■ Work required: Output exactly the lines from the first one down to the line containing "self.put(self.output.inputs[0], shader.outputs[0])", inclusive.

■ Supplied data:
============================================================

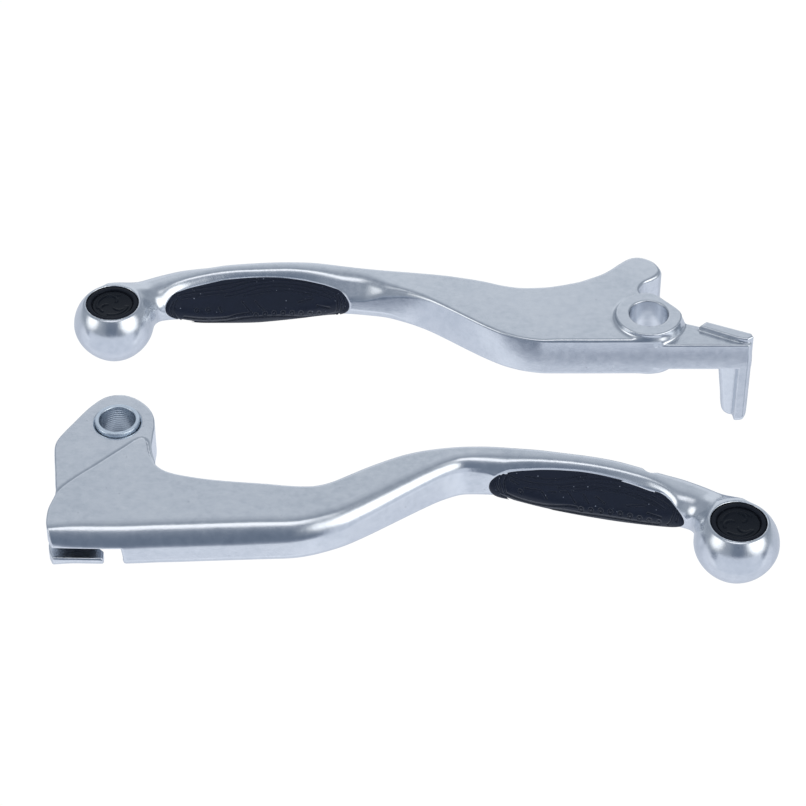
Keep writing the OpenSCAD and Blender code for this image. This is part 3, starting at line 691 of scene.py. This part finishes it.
# ---------------------------------------------------------------- materials
class ShaderTree:
    """Small helper to wire the shader nodes of a material or world."""

    def __init__(self, owner, output):
        owner.use_nodes = True
        self.tree = owner.node_tree
        self.tree.nodes.clear()
        self.output = self.new(output)

    def new(self, kind, inputs=None, **settings):
        node = self.tree.nodes.new("ShaderNode" + kind)
        for key, value in settings.items():
            setattr(node, key, value)
        for key, value in (inputs or {}).items():
            self.put(node.inputs[key], value)
        return node

    def put(self, socket, value):
        if isinstance(value, bpy.types.NodeSocket):
            self.tree.links.new(value, socket)
        elif socket.type == "RGBA":
            socket.default_value = (*value, 1)
        else:
            socket.default_value = value

    def finish(self, shader):
        self.put(self.output.inputs[0], shader.outputs[0])

    def ramp(self, fac, stops):
        node = self.new("ValToRGB", {"Fac": fac})
        elements = node.color_ramp.elements
        while len(elements) < len(stops):
            elements.new(0.5)
        for element, (position, colour) in zip(elements, stops):
            element.position = position
            element.color = (*colour, 1)
        return node.outputs["Color"]

    def map(self, value, source, target=(0.0, 1.0), kind="LINEAR"):
        inputs = {"Value": value, "From Min": source[0], "From Max": source[1],
                  "To Min": target[0], "To Max": target[1]}
        return self.new("MapRange", inputs, interpolation_type=kind).outputs[0]

    def math(self, operation, a, b=0.0):
        return self.new("Math", {0: a, 1: b}, operation=operation).outputs[0]

    def mix(self, fac, a, b):
        return self.new("Mix", {0: fac, 6: a, 7: b}, data_type="RGBA").outputs[2]


class Surface(ShaderTree):
    """Principled material whose coordinates are object millimetres."""

    def __init__(self, name):
        self.material = bpy.data.materials.new(name)
        super().__init__(self.material, "OutputMaterial")
        object_co = self.new("TexCoord").outputs["Object"]
        self.co = self.new("Mapping", {"Scale": (1000, 1000, 1000), "Vector": object_co}).outputs[0]

    def noise(self, scale, detail, rough):
        inputs = {"Vector": self.co, "Scale": scale, "Detail": detail, "Roughness": rough}
        return self.new("TexNoise", inputs).outputs["Fac"]

    def cells(self, scale):
        """Distance to the nearest cell centre, and a random value per cell."""
        cell = self.new("TexVoronoi", {"Vector": self.co, "Scale": scale})
        pick = self.new("SeparateColor", {0: cell.outputs["Color"]})
        return cell.outputs["Distance"], pick.outputs[0]

    def bump(self, height, strength, distance, normal=None):
        """Distance is in metres."""
        inputs = {"Strength": strength, "Distance": distance, "Height": height}
        if normal is not None:
            inputs["Normal"] = normal
        return self.new("Bump", inputs).outputs[0]

    def principled(self, **inputs):
        inputs = {key.replace("_", " "): value for key, value in inputs.items()}
        self.finish(self.new("BsdfPrincipled", inputs))
        return self.material


NOISE_SPAN = (0.3, 0.7)  # part of the noise range that carries the variation
BLUE_TINT = (0.66, 0.80, 1.0)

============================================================

■ Exercise result:
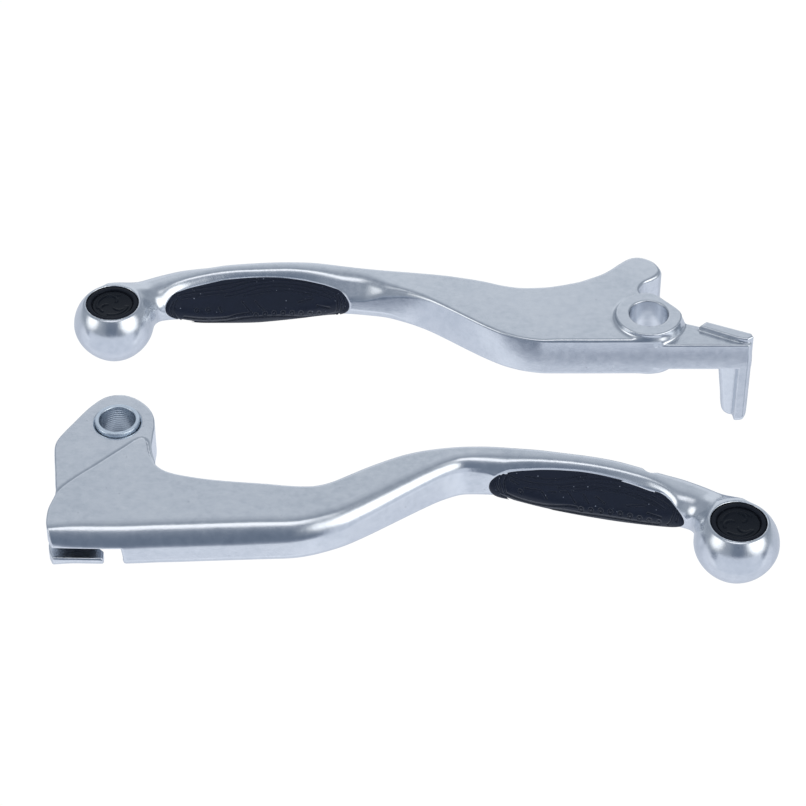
Keep writing the OpenSCAD and Blender code for this image. This is part 3, starting at line 691 of scene.py. This part finishes it.
# ---------------------------------------------------------------- materials
class ShaderTree:
    """Small helper to wire the shader nodes of a material or world."""

    def __init__(self, owner, output):
        owner.use_nodes = True
        self.tree = owner.node_tree
        self.tree.nodes.clear()
        self.output = self.new(output)

    def new(self, kind, inputs=None, **settings):
        node = self.tree.nodes.new("ShaderNode" + kind)
        for key, value in settings.items():
            setattr(node, key, value)
        for key, value in (inputs or {}).items():
            self.put(node.inputs[key], value)
        return node

    def put(self, socket, value):
        if isinstance(value, bpy.types.NodeSocket):
            self.tree.links.new(value, socket)
        elif socket.type == "RGBA":
            socket.default_value = (*value, 1)
        else:
            socket.default_value = value

    def finish(self, shader):
        self.put(self.output.inputs[0], shader.outputs[0])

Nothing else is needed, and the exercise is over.